Von einer anonymen Bestattung – die zu den günstigsten Bestattungsarten zählt – rät die Landwirtschaftsrätin ab. Sehr häufig bestehe doch der Wunsch, die Trauer durch eine Bepflanzung, Blumen oder Grablichter auszudrücken. "Sich um ein Grab zu kümmern, gehört zur Trauerbewältigung dazu", sagt Bender. "Unsere Friedhöfe sind besondere Orte. Sie sind nicht nur Begräbnisstätten, sondern Grünflächen und Kulturraum, bieten Ruhe und Raum zum Entspannen, lassen Menschen Hoffnung schöpfen und neuen Mut gewinnen."
Friedhöfe hätten nicht nur durch den alten Baumbestand, "sondern auch durch ihre hohe Strukturvielfalt und die damit verbundene große Bandbreite an Lebensräumen für Tiere und Pflanzen ein sehr hohes Potenzial für die Biodiversität", sagt Renk. Nistkästen, Trockenmauern, Insektenhotels, Vogelnistkästen und Blumenmischungen: "Der Arkardenfriedhof in Wiesenbronn ist ein gutes Beispiel dafür, dass Naturschutz und Biodiversität auf alten Ruhestätten gut zueinander passen", sagt Bender.
Der Friedhof als Erholungsort
Aeternitas, eine Verbraucherinitiative für Bestattungskultur, schätzt, dass in Deutschland grob die Hälfte der Friedhofsflächen nicht mehr für Bestattungen genutzt wird.
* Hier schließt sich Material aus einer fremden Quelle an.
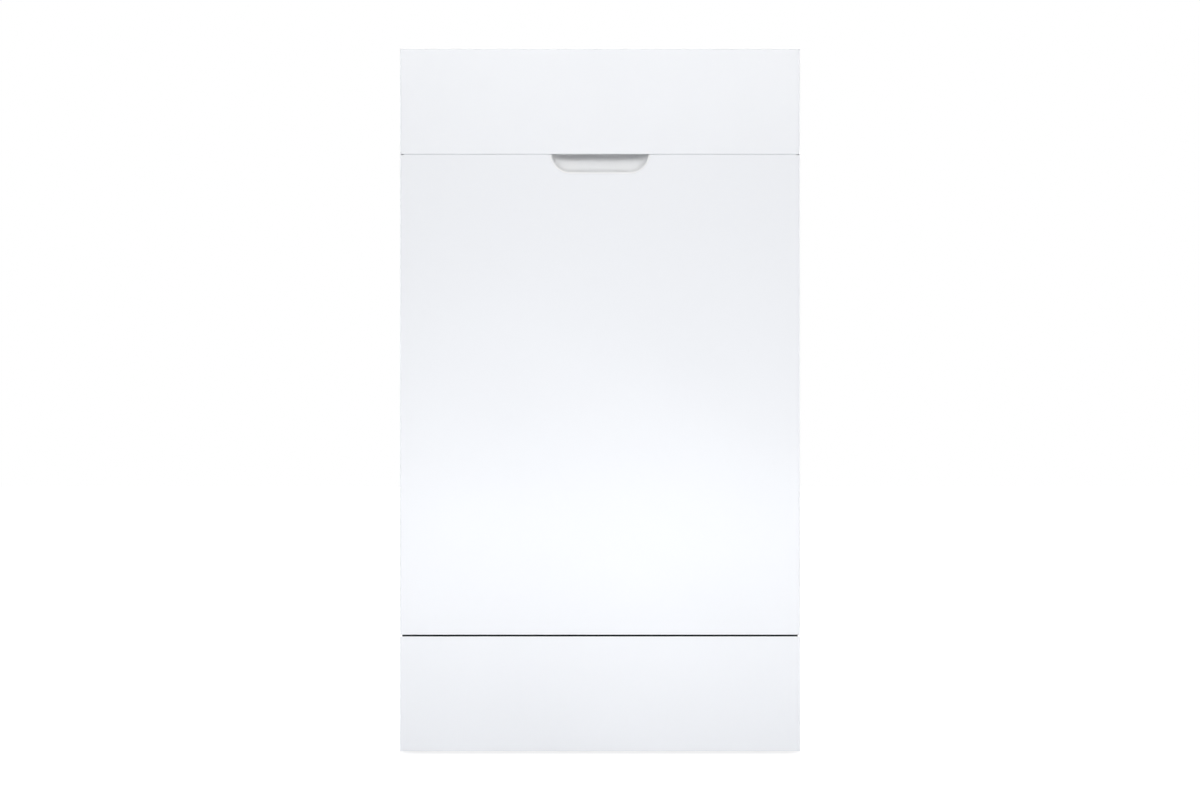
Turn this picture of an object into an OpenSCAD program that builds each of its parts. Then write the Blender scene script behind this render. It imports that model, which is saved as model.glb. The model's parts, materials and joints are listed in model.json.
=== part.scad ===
// Slim freestanding dishwasher with a plain front and hidden controls on top of the door.
// Millimetres. Front on -Y, +Z up, floor at z = 0, x = 0 on the middle plane.

/* [Cabinet] */
// Width over the side panels
body_w = 448; // [444:1:456]
// Depth from the door skin to the back
body_d = 600; // [594:1:610]
// Height of the fascia top above the floor
body_h = 790; // [784:1:800]
// Thickness of the painted sheet on sides, top and back
skin_t = 0.8; // [0.7:0.1:1]
// Height of the kick plate top above the floor
kick_top = 131.6; // [130:0.2:134]
// Room between the floor and the kick plate
kick_gap = 3; // [2:0.5:6]
// Wall of the moulded base
base_t = 4; // [3:0.5:5]
// Height of the base floor above the room floor
base_z = 20; // [18:1:22]

/* [Door] */
// Thickness of the door, skin to rim
door_t = 38; // [37:0.5:39]
// Thickness of the door skin
door_skin = 1; // [0.8:0.1:1.2]
// Outer bend radius of the front edges
edge_r = 2; // [1.5:0.25:2.5]
// Height of the fascia strip
fascia_h = 118.2; // [112:0.2:124]
// Wall of the fascia moulding
fascia_t = 2.5; // [2:0.25:3]
// Gap between fascia and door panel
seam_gap = 0.6; // [0.4:0.1:0.9]
// Gap between door and kick plate
toe_gap = 2; // [1.6:0.1:2.6]
// Height the plateau of the inner door stands off the rim
plateau_rise = 12; // [10:0.5:13]

/* [Handle pocket] */
// Radius of the finger pocket
pocket_r = 21.5; // [20:0.5:25]
// Distance between its two end centres
pocket_span = 65; // [50:1:70]
// Height of the pocket middle above the fascia edge
pocket_up = 2.3; // [1.5:0.1:5]
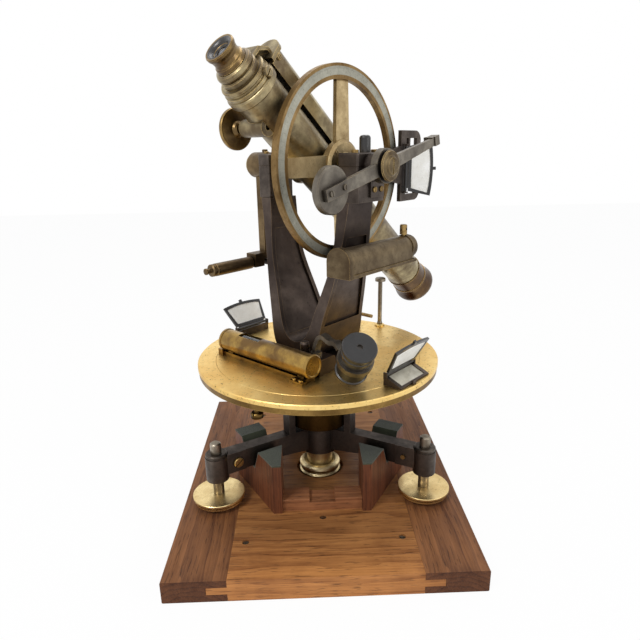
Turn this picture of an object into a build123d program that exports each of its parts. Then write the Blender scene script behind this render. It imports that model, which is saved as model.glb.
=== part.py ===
from build123d import *
import math
import os

# Driving sizes, millimetres and degrees. The origin is the middle of the board's underside.
BOARD_WIDTH = 283.4
BOARD_DEPTH = 346.4
BOARD_THICK = 21.7
PANEL_WIDTH = 170.4
TONGUE_REACH = 18.0
TONGUE_THICK = 7.0
STOP_WIDTH = 80.0
STOP_HEIGHT = 13.1
STOP_DEPTH = 21.0
STOP_FRONT = 83.0
SCOOP_WIDTH = 26.0
SCOOP_DEPTH = 4.2
RECESS_RADIUS = 26.5
RECESS_DEPTH = 6.0
CRADLE_INNER = 57.0
CRADLE_LENGTH = 28.5
CRADLE_FRONT = 86.5
CRADLE_REAR = 38.0
NOTCH_HALF = 20.0
NOTCH_FLOOR_HALF = 9.3
BAIZE = 1.4

ARM_TOP = 76.0
ARM_HEIGHT = 22.0
ARM_WIDTH = 14.0
HUB_RADIUS = 20.0
HUB_BOTTOM = 47.0
HUB_TOP = 81.8
SPIGOT_RADIUS = 23.2
SPIGOT_NECK = 14.4
FOOT_CIRCLE = 122.8
BOSS_RADIUS = 11.5
BOSS_BOTTOM = 49.0
COLLAR_HEIGHT = 4.0
FOOT_SHAFT_RADIUS = 5.5
FOOT_TOP = 89.6
DISC_RADIUS = 26.5
DISC_TOP = 32.6
DISC_THICK = 7.0
CLAMP_AT = 102.7

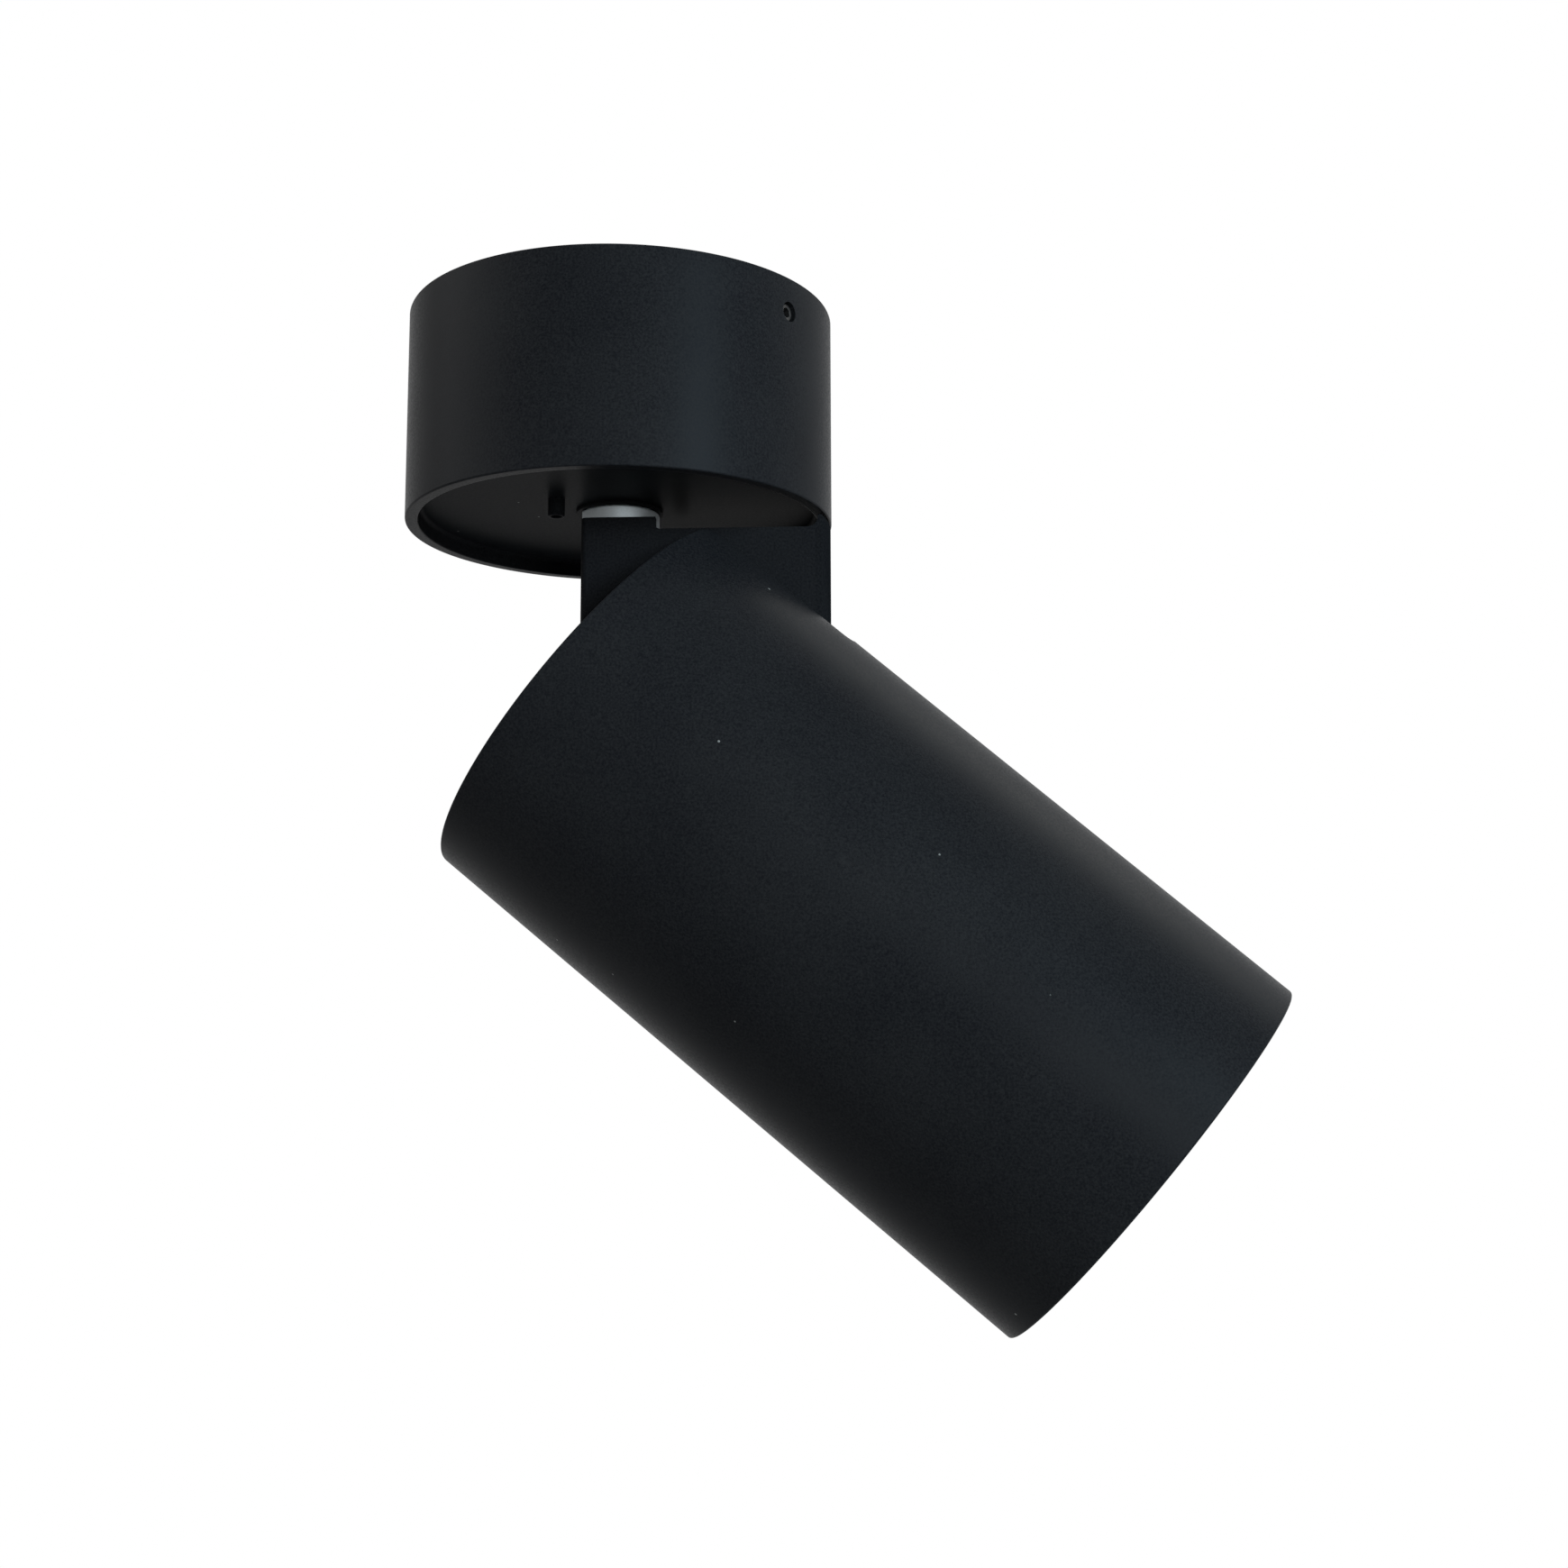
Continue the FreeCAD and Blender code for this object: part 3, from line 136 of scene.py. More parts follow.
# Each soft box: its bearing from the camera's side towards +X and its height angle in degrees, its
# side, its power in watts and its tint.
soft_boxes = (
    ("key_box", 46, 12, 400, 19.5, (0.66, 0.86, 1.0)),
    ("front_box", 21, 2, 400, 9.0, (0.88, 0.96, 1.0)),
    ("left_box", -80, 32, 900, 9.0, (0.98, 0.99, 1.0)),
    ("rim_box", 128, 45, 550, 2.5, (1.0, 1.0, 0.96)),
)
box_distance = 1300
lamp_aim = Vector((50, 0, -110)) * MM
for box_name, bearing, rise, side, power, tint in soft_boxes:
    data = bpy.data.lights.new(box_name, "AREA")
    data.shape = "SQUARE"
    data.size = side * MM
    data.energy = power
    data.color = tint
    soft_box = bpy.data.objects.new(box_name, data)
    bpy.context.scene.collection.objects.link(soft_box)
    out = (Matrix.Rotation(math.radians(bearing), 3, "Z")
           @ Matrix.Rotation(-math.radians(rise), 3, "X") @ Vector((0, -1, 0)))
    soft_box.location = lamp_aim + out * box_distance * MM
    soft_box.rotation_euler = (-out).to_track_quat("-Z", "Y").to_euler()
    soft_box.visible_camera = False

# Canopy shell: a cast aluminium cup, its floor set in above a thin lip, satin black powder coat.
# It is clamped to the ceiling strap by two side screws and carries the whole spotlight.
canopy_radius = 50.0
canopy_inner = 47.0
floor_under = -46.0
floor_top = -43.8
lip_end = -50.0
nipple_hole = 5.05
strap_turn = math.radians(-34)
side_screw_level = -8.0
side_hole = 2.3
above_hole = -4
below_hole = -12
boss_radius = 3.5
boss_top = -40.8
boss_pilot = 1.5
boss_spots = ((33.5, 23.0), (-33.5, 23.0), (17.55, -28.0), (-17.55, -28.0))
stop_x = -4.94
stop_y = -16.58
stop_hole = 2.0


def outline_piece(name, points, closed, rounds=()):
    """Draw a line through points in millimetres, from one point extruded to the next, and round
    the listed corners: (point number, radius, steps)."""
    bpy.ops.object.select_all(action="DESELECT")
    bpy.ops.mesh.primitive_plane_add(size=MM, location=Vector(points[0]) * MM)
    piece = bpy.context.object
    piece.name = name
    piece.data.name = name
    bpy.ops.object.transform_apply()
    bpy.ops.object.mode_set(mode="EDIT")
    bpy.ops.mesh.select_mode(type="VERT")
    bpy.ops.mesh.select_all(action="SELECT")
    bpy.ops.mesh.merge(type="CENTER")
    for before, after in zip(points, points[1:]):
        step = (Vector(after) - Vector(before)) * MM
        bpy.ops.mesh.extrude_vertices_move(TRANSFORM_OT_translate={"value": step})
    if closed:
        pick_points(piece, [points[0], points[-1]])
        bpy.ops.mesh.edge_face_add()
    for number, radius, steps in rounds:
        pick_points(piece, [points[number]])
        bpy.ops.mesh.bevel(offset=radius * MM, segments=steps, affect="VERTICES")
    return piece


def pick_points(piece, places):
    """Select the vertices that lie at these places, in millimetres."""
    bpy.ops.mesh.select_all(action="DESELECT")
    bpy.ops.mesh.select_mode(type="VERT")
    shape = bmesh.from_edit_mesh(piece.data)
    for vertex in shape.verts:
        vertex.select = any((vertex.co / MM - Vector(place)).length < 0.002 for place in places)
    shape.select_flush_mode()
    bmesh.update_edit_mesh(piece.data)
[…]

Doch Städte und Gemeinden haben eine besondere Verantwortung, das Kulturgut Friedhof als Teil der kommunalen Daseinsvorsorge zu erhalten, sagt Volkhard Warmdt, der Bürgermeister von Wiesenbronn. "Der Friedhof ist für mich auch ein Erholungsort", sagt er. Und die neu geschaffenen Sitzbänke sind – seit es dort grünt und blüht – auch wieder gut belegt.